• _WHAT YOU WILL DO_
From the records below, give the number of lines that contain the string "Continue", without any other text.

[Items from a dataset]
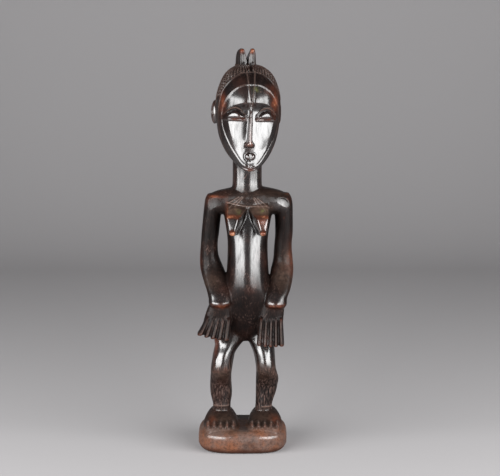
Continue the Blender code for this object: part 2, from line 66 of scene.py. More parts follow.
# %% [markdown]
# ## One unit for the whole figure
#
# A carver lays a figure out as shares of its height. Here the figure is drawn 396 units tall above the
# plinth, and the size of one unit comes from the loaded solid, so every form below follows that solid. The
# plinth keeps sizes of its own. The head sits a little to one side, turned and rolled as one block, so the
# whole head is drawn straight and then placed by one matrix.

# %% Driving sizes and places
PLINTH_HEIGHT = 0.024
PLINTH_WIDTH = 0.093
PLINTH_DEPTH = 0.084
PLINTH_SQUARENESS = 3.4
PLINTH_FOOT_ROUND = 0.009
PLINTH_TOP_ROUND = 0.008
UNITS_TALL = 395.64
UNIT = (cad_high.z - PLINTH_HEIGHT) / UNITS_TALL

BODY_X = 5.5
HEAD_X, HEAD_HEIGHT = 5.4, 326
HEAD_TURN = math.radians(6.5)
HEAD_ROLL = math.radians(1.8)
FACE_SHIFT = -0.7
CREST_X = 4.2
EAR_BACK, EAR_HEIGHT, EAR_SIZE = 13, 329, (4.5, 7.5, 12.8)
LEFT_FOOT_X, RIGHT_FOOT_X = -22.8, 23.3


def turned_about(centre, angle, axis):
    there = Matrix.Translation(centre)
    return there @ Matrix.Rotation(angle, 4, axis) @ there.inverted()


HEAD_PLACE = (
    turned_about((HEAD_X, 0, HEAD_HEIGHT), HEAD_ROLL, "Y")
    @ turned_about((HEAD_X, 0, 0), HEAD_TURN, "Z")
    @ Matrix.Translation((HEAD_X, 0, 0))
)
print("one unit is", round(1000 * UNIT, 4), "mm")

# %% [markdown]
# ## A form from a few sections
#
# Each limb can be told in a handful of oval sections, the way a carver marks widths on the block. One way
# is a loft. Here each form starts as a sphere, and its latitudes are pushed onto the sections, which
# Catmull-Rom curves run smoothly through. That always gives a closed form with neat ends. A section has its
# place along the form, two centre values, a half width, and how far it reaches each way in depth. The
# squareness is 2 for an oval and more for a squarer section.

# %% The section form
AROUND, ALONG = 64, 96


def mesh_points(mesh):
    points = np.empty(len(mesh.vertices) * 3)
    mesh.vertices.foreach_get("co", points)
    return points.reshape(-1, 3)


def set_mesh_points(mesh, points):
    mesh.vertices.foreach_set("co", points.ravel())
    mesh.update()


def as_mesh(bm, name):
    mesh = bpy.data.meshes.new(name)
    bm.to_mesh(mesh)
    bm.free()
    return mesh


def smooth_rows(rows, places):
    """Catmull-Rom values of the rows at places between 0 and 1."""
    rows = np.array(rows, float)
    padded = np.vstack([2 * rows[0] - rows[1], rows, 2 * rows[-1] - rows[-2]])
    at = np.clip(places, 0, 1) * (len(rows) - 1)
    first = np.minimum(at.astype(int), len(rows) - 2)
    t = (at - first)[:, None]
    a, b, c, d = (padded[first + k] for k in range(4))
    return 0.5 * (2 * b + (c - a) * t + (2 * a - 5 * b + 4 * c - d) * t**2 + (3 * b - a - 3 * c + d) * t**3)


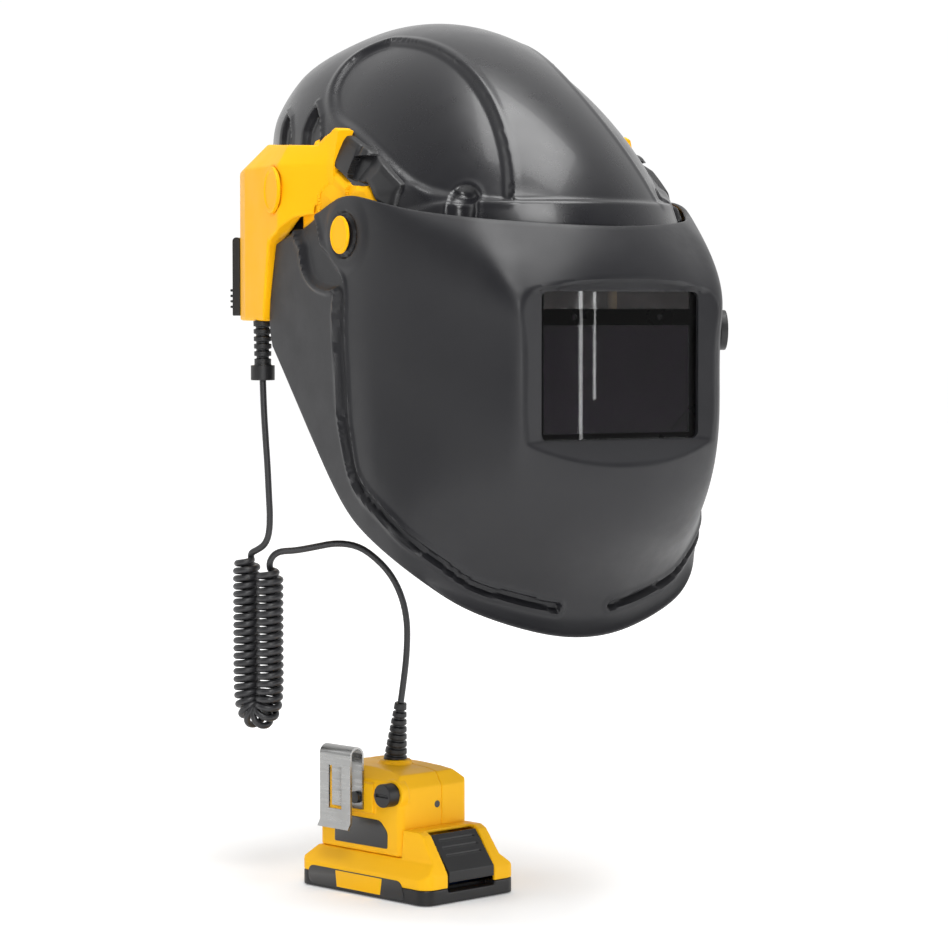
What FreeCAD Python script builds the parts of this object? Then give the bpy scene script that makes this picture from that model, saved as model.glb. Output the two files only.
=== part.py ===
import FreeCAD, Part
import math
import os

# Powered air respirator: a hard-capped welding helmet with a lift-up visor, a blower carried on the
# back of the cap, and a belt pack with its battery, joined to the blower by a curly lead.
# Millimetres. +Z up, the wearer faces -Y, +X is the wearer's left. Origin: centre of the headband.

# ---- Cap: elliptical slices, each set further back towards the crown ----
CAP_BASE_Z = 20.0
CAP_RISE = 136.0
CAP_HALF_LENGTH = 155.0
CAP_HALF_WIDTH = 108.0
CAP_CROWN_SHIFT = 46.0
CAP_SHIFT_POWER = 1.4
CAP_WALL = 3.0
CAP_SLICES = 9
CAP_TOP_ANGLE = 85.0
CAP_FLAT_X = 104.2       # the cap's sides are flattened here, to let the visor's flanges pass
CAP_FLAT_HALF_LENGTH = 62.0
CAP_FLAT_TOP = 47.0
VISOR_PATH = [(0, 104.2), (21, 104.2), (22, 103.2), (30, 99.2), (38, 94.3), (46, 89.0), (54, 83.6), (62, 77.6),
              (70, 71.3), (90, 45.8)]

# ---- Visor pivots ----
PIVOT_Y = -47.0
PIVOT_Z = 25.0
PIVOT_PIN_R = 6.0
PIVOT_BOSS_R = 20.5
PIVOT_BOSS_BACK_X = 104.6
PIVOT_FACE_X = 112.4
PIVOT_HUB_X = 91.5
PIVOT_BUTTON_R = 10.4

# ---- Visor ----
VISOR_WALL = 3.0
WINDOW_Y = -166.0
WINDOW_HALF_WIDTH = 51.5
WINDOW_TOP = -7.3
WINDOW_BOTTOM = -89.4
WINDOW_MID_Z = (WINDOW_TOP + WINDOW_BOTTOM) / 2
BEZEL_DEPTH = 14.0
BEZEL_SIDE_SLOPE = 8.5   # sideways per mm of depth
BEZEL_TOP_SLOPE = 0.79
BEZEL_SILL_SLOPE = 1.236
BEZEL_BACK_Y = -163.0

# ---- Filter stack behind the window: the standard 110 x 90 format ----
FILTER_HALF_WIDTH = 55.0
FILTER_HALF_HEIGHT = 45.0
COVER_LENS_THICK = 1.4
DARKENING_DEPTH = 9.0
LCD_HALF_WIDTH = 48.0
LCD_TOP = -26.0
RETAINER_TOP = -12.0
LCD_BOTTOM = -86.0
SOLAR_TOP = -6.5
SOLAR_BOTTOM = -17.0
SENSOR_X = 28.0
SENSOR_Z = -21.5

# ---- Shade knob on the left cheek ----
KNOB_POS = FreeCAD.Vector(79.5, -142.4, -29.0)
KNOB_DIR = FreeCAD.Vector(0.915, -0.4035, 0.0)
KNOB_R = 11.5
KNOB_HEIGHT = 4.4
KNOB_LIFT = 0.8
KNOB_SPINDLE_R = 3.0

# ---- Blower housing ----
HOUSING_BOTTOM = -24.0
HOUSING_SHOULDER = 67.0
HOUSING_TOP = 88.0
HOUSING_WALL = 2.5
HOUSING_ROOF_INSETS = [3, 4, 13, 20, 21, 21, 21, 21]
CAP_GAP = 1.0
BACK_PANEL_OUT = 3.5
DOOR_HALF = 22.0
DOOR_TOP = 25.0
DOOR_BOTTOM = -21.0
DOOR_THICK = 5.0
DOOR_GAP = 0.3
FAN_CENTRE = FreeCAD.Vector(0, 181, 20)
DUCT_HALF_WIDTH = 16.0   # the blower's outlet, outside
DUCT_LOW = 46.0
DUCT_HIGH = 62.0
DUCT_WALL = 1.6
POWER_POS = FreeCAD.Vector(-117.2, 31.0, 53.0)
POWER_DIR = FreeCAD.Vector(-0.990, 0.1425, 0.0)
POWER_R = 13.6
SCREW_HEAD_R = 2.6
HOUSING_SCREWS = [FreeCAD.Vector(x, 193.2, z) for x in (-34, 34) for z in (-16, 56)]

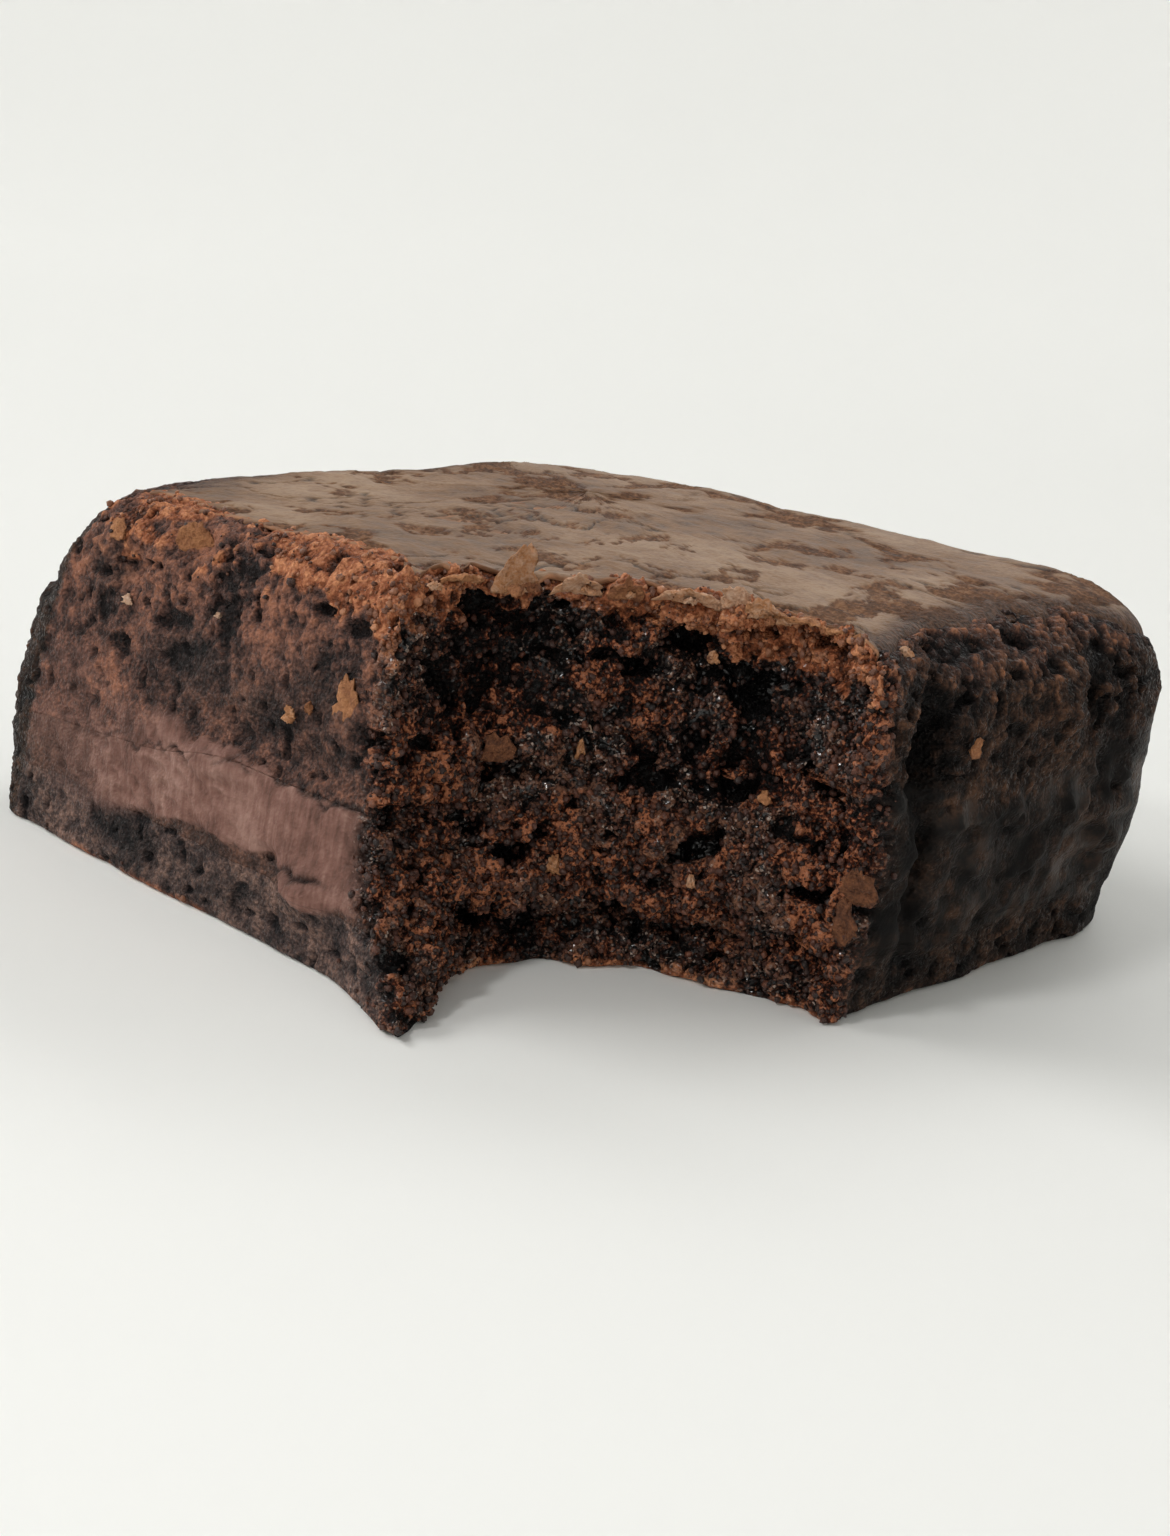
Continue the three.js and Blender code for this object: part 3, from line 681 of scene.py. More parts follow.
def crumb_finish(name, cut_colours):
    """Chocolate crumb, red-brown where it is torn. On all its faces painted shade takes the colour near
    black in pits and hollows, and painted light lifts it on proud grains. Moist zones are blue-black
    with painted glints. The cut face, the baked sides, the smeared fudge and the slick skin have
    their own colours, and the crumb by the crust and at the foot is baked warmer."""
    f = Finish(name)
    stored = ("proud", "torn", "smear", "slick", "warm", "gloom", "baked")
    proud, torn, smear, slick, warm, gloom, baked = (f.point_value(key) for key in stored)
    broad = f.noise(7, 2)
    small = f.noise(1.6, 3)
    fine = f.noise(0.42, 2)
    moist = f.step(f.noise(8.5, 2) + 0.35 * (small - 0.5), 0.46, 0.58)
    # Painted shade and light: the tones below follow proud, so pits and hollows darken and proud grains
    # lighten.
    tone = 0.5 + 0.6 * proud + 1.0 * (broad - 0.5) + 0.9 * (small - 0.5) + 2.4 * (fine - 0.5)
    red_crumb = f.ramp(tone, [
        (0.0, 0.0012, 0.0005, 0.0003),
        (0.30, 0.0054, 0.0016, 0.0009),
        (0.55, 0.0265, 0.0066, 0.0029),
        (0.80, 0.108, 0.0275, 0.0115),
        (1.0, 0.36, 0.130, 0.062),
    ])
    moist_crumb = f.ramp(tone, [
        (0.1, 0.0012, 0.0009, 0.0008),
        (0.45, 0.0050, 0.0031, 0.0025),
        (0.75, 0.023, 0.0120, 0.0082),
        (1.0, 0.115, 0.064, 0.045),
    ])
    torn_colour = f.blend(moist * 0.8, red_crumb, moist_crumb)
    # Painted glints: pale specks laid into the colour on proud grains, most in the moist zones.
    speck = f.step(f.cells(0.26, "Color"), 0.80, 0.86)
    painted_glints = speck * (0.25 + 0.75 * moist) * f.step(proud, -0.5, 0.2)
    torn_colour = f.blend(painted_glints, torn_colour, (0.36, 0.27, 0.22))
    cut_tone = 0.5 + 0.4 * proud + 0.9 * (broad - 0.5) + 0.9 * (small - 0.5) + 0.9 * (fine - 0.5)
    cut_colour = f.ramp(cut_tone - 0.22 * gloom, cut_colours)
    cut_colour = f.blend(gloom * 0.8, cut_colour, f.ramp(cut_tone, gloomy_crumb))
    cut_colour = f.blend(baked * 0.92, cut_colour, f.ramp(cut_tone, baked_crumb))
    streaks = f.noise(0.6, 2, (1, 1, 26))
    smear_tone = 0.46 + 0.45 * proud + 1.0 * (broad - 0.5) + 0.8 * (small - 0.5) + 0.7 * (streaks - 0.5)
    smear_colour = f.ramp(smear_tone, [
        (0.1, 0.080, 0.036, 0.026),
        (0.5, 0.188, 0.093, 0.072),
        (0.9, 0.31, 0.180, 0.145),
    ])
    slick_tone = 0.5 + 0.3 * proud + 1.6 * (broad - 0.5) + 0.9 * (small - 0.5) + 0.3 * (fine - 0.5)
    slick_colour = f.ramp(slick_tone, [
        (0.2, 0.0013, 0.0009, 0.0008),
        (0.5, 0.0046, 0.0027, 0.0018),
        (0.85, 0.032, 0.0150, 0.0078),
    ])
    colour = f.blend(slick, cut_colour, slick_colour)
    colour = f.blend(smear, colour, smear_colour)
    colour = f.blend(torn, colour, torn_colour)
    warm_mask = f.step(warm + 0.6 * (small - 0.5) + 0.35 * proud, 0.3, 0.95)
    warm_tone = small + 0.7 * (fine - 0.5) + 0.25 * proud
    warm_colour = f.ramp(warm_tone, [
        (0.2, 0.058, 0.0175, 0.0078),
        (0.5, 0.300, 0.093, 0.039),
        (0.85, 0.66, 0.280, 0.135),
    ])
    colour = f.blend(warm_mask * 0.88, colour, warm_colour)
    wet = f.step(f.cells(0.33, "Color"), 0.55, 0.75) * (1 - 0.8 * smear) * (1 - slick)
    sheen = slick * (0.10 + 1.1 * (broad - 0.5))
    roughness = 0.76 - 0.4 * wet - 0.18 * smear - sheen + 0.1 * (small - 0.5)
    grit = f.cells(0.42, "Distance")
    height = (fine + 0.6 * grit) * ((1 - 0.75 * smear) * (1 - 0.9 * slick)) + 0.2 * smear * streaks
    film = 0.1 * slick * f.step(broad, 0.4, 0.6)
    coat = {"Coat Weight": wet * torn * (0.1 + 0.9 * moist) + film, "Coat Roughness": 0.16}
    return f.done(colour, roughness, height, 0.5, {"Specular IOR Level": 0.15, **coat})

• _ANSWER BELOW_
2